#### AVAILABLE DATA:
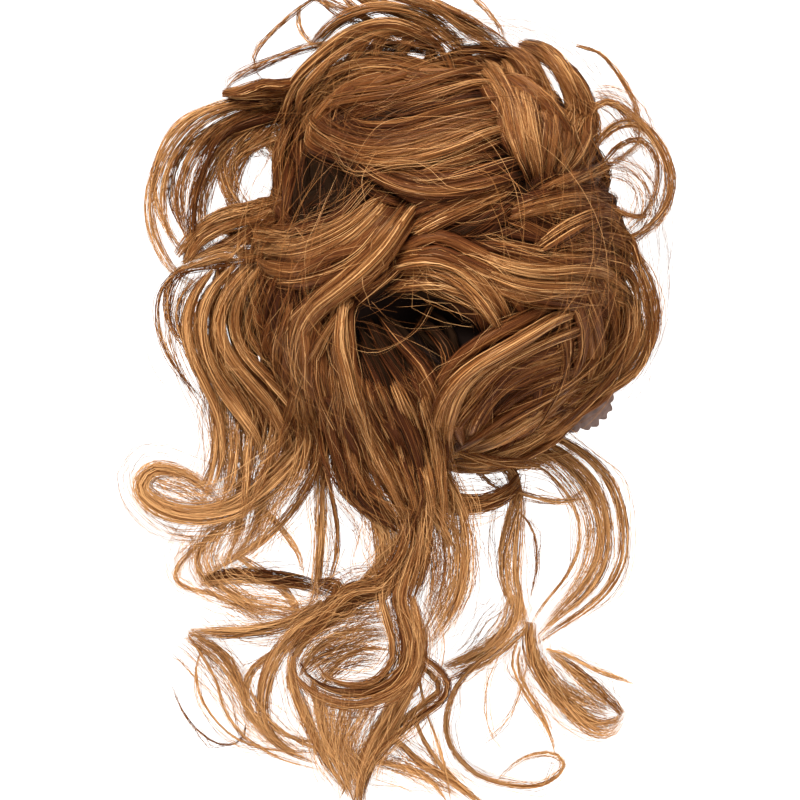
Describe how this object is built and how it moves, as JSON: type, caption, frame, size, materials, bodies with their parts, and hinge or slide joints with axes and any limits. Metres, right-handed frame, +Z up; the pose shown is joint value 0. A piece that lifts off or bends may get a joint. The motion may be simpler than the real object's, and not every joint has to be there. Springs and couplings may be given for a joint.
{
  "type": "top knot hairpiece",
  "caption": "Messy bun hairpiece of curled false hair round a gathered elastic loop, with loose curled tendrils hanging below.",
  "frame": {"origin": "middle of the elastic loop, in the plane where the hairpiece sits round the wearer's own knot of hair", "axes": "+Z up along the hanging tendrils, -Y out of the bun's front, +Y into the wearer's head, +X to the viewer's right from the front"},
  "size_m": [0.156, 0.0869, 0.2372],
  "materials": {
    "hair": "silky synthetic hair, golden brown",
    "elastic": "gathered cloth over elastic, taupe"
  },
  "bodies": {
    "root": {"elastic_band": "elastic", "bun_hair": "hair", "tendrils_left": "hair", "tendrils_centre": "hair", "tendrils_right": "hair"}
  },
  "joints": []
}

#### PROBLEM STATEMENT:
Reproduce the listing shown above in its entirety, exactly.

#### WRITTEN REPLY:
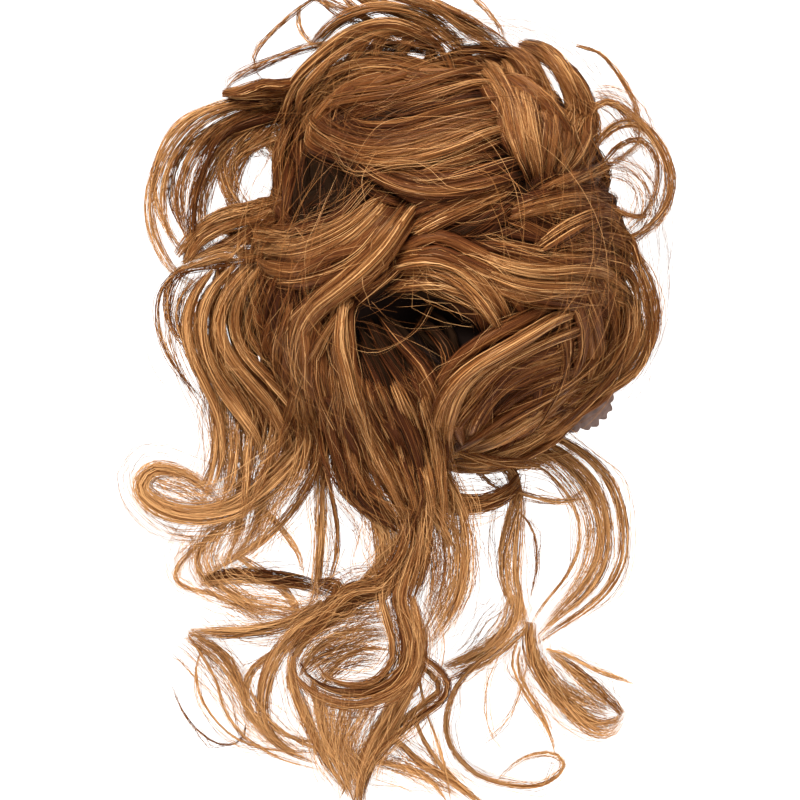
Describe how this object is built and how it moves, as JSON: type, caption, frame, size, materials, bodies with their parts, and hinge or slide joints with axes and any limits. Metres, right-handed frame, +Z up; the pose shown is joint value 0. A piece that lifts off or bends may get a joint. The motion may be simpler than the real object's, and not every joint has to be there. Springs and couplings may be given for a joint.
{
  "type": "top knot hairpiece",
  "caption": "Messy bun hairpiece of curled false hair round a gathered elastic loop, with loose curled tendrils hanging below.",
  "frame": {"origin": "middle of the elastic loop, in the plane where the hairpiece sits round the wearer's own knot of hair", "axes": "+Z up along the hanging tendrils, -Y out of the bun's front, +Y into the wearer's head, +X to the viewer's right from the front"},
  "size_m": [0.156, 0.0869, 0.2372],
  "materials": {
    "hair": "silky synthetic hair, golden brown",
    "elastic": "gathered cloth over elastic, taupe"
  },
  "bodies": {
    "root": {"elastic_band": "elastic", "bun_hair": "hair", "tendrils_left": "hair", "tendrils_centre": "hair", "tendrils_right": "hair"}
  },
  "joints": []
}